5/10
Sequels can be problematic
8 July 2002
The finest parts of "Love on the Run" are the inserted clips of the original Antoine Doinel film "Les Quatre Cent Coups", rather self-defeating in a way as they only serve to show up the shallowness of the film we are watching. Truffaut's decision to follow "Les Quatre Cent Coups" with a series of four sequels was one of the most misguided by a great director as they are undoubtedly his weakest works. They are supposedly semi-autobiographical with Antoine Doinel Truffaut's alter ego. He obviously had a great affection for the young Jean-Pierre Leaud's portrayal of the boy Antoine in what remains one of cinema's finest depictions of the precariousness of growing up, so one can understand Truffaut's reluctance to leave it at that. The unfortunate thing about the films that follow is that with each one the actor, through no fault of his own (simply the process of growing up into a not particularly attractive looking young adult) becomes increasingly more charmless. That he still had a little by the time he appeared in "Bed and Board", the fourth of the series, we are reminded of in a delightful clip of a scene where he plays a trick on his wife by reading a newspaper item where one word change alters the meaning from the respectable to the salacious.

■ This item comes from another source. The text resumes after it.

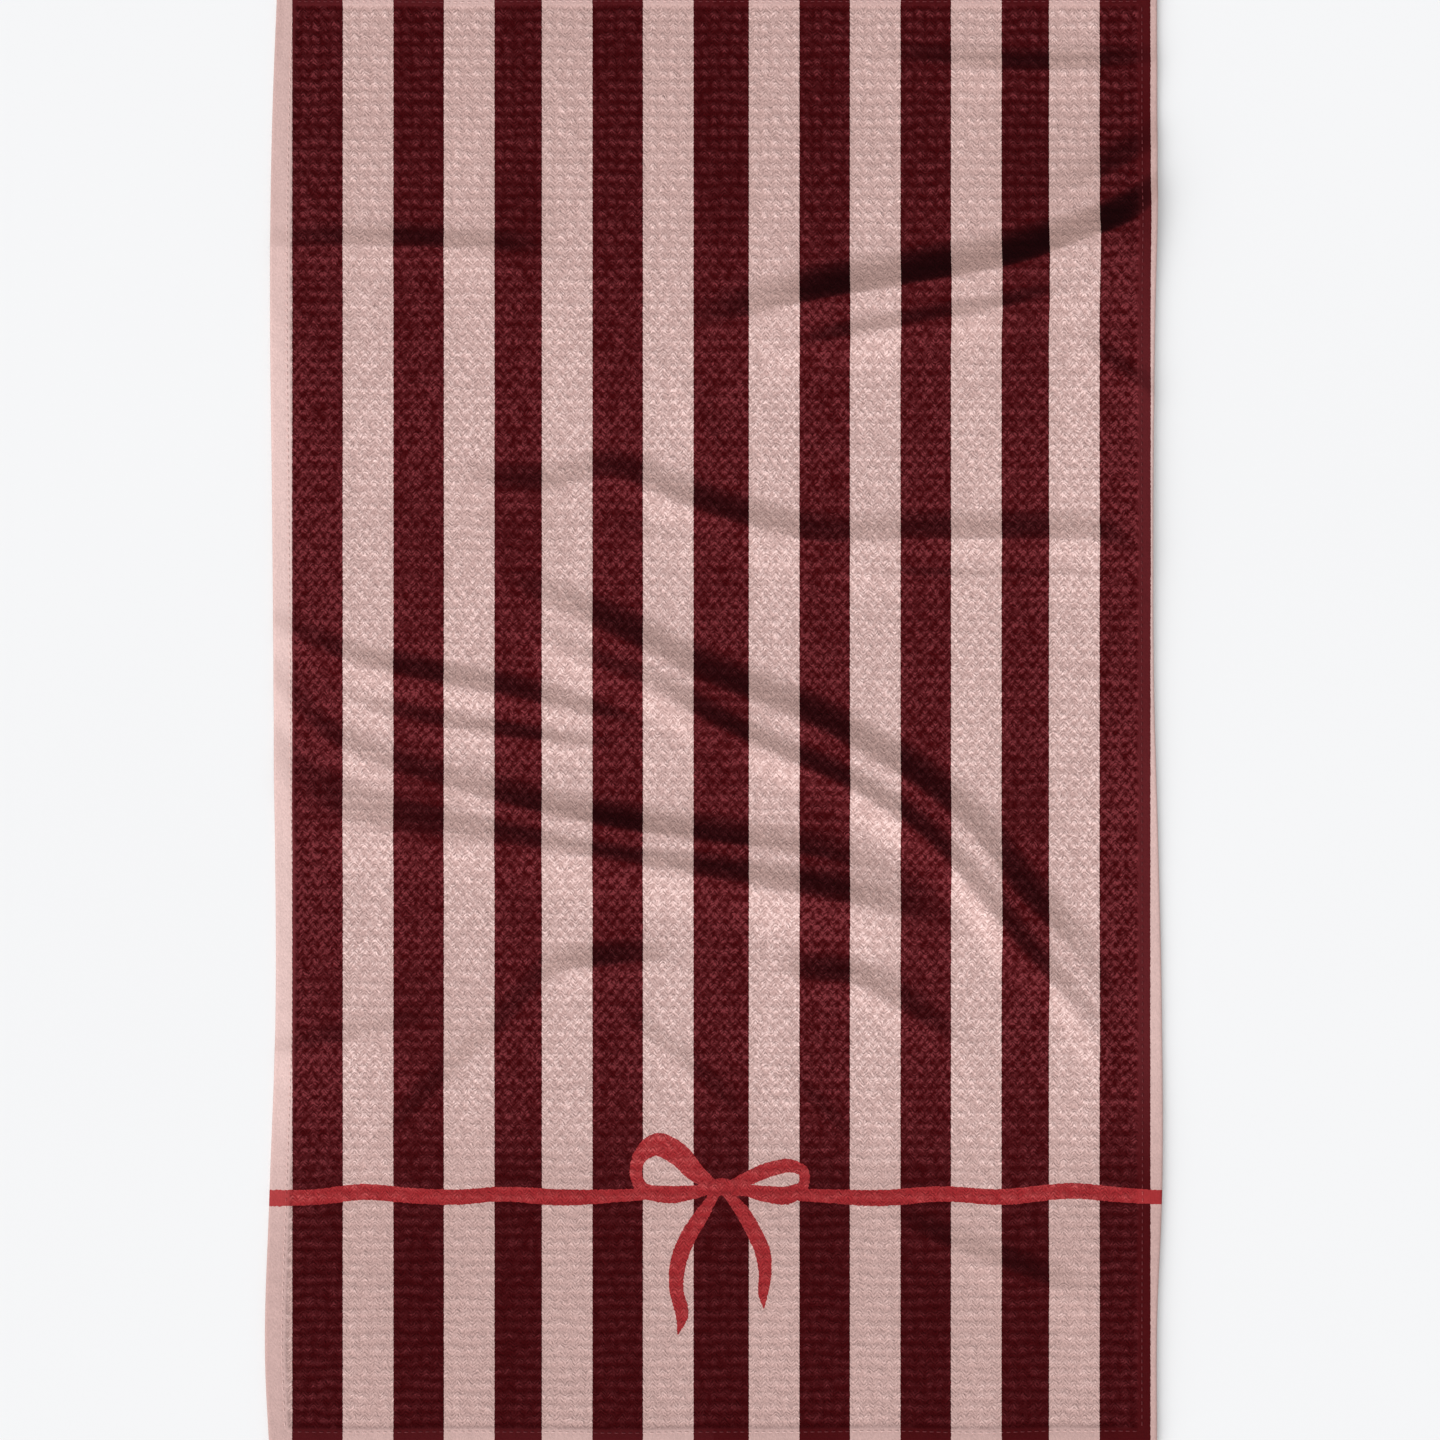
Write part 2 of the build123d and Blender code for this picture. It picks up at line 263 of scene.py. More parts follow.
def lift(x, y):
    """How far the cloth stands off the floor."""
    total = sum(fold_height(x, y, *fold) for fold in FOLDS)
    total = total + BILLOW * smoothstep(-0.3, 1, value_noise(x, y, BILLOW_SIZE, 11))
    curl = smoothstep(HALF_WIDTH - RIGHT_CURL_REACH, HALF_WIDTH, x) ** 1.5
    return total + smooth_curve(RIGHT_CURL, y) * curl * (0.85 + 0.15 * value_noise(x, y, 60, 12))


def place(u, v):
    """Where a point of the flat cloth lies in plan: the long edges wander a little."""
    left = smoothstep(-HALF_WIDTH + EDGE_REACH, -HALF_WIDTH, u) * smooth_curve(LEFT_EDGE, v)
    right = smoothstep(HALF_WIDTH - SIDE_HEM, HALF_WIDTH, u) * smooth_curve(RIGHT_EDGE, v)
    ends = smoothstep(HALF_LENGTH - EDGE_REACH, HALF_LENGTH, abs(v)) * 0.6 * value_noise(u, v, 40, 13)
    return u + left + right, v + ends


def round_corners(u, v):
    """Maps each square corner of the cloth to a quarter circle."""
    a = np.clip((abs(u) - HALF_WIDTH + CORNER_RADIUS) / CORNER_RADIUS, 0, 1)
    b = np.clip((abs(v) - HALF_LENGTH + CORNER_RADIUS) / CORNER_RADIUS, 0, 1)
    in_u = CORNER_RADIUS * a * (1 - np.sqrt(1 - b * b / 2))
    in_v = CORNER_RADIUS * b * (1 - np.sqrt(1 - a * a / 2))
    return u - np.sign(u) * in_u, v - np.sign(v) * in_v


def hem_share(u, v):
    """1 on the hems and 0 on the field, with a short eased step at the turned edge."""
    past_side = abs(u) - HALF_WIDTH + SIDE_HEM
    past_end = abs(v) - HALF_LENGTH + END_HEM
    return smoothstep(-HEM_STEP_ON_FIELD, HEM_STEP_ON_HEM, np.maximum(past_side, past_end))


def seam_dip(u, v):
    """How deep the stitches pull the hem down: deepest at the seam's needle holes."""
    across_side = (abs(u) - SIDE_SEAM) / SEAM_FURROW
    across_end = (abs(v) - END_SEAM) / SEAM_FURROW
    side = np.exp(-across_side ** 2) * (0.75 + 0.25 * np.cos(2 * np.pi * v / STITCH_LENGTH))
    end = np.exp(-across_end ** 2) * (0.75 + 0.25 * np.cos(2 * np.pi * u / STITCH_LENGTH))
    side = side * (abs(v) < END_SEAM)
    end = end * (abs(u) < SIDE_SEAM)
    return STITCH_PULL * np.maximum(side, end)


def hem_thickness(u, v):
    """Thickness of the two plies: full between seam and edge, with small puckers from the sewing."""
    pucker = 0.16 * value_noise(u, v, 5, 21) + 0.10 * value_noise(u, v, 14, 22)
    return HEM_TOP - 0.25 + pucker - seam_dip(u, v)


def pulled_flat(u, v):
    """How far the weave is stretched near the top and drawn together lower down, each from 0 to 1."""
    top = 0.85 * smoothstep(130, 290, v)
    low = smoothstep(150, 255, -v) + 0.4 * smoothstep(0.1, 0.8, value_noise(u, v, 45, 35))
    return top, np.clip(low, 0, 1 - top)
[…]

But unfortunately by the time we reach "Love on the Run" some eight years later Leaud had lost it. Nor is he aided by material that has become increasingly more trite. Bill Forsythe made exactly the same mistake with "Gregory's Second Girl", but sadder here to see a much greater director falling into the trap. At least we can be thankful that we have been spared sequels to "Bicycle Thieves", "The Fallen Idol" and "Fanny and Alexander" so that our memories of those wonderful studies of childhood can remain untarnished.